— START RECORDED INFORMATION —

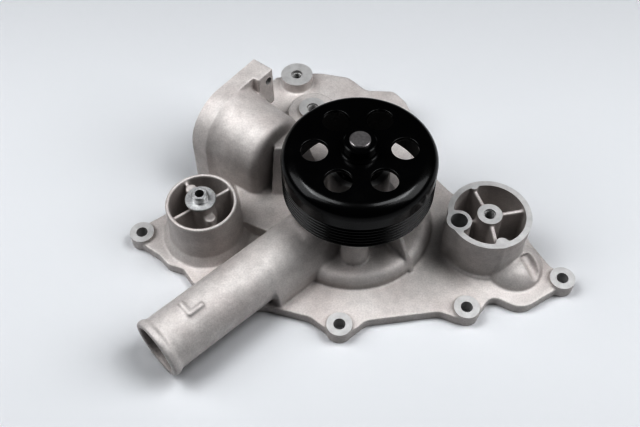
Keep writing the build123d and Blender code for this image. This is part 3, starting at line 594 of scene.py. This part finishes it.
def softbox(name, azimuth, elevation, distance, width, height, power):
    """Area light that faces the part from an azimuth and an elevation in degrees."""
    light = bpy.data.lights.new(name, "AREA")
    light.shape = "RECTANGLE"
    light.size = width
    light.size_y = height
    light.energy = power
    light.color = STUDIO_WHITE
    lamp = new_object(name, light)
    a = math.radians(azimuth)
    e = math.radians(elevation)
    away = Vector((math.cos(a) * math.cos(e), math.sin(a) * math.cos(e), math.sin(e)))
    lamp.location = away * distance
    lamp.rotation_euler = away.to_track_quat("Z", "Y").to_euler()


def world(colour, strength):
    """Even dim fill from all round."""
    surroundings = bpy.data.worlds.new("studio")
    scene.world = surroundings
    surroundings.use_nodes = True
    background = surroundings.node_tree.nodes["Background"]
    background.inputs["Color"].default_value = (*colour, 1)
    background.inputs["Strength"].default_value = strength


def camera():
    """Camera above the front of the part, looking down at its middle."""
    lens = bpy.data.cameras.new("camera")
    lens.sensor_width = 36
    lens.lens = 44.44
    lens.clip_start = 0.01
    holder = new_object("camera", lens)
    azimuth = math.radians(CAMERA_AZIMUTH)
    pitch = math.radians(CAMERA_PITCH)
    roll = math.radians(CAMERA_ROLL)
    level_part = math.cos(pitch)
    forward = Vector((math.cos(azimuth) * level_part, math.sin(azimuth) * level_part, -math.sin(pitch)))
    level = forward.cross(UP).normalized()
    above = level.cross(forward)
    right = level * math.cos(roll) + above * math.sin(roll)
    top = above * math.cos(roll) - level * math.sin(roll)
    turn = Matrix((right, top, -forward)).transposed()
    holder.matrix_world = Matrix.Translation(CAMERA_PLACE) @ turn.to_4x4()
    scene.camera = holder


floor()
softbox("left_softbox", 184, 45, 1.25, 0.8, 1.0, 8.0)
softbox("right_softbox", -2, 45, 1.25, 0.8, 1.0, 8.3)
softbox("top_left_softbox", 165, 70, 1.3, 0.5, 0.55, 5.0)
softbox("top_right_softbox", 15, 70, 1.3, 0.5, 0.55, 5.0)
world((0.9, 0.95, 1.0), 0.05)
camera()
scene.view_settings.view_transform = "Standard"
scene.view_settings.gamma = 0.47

— END RECORDED INFORMATION —

GOAL OF THE EXERCISE
Work out the number of lines above that include the string "scene" and write only that number.

EXERCISE SOLUTION
5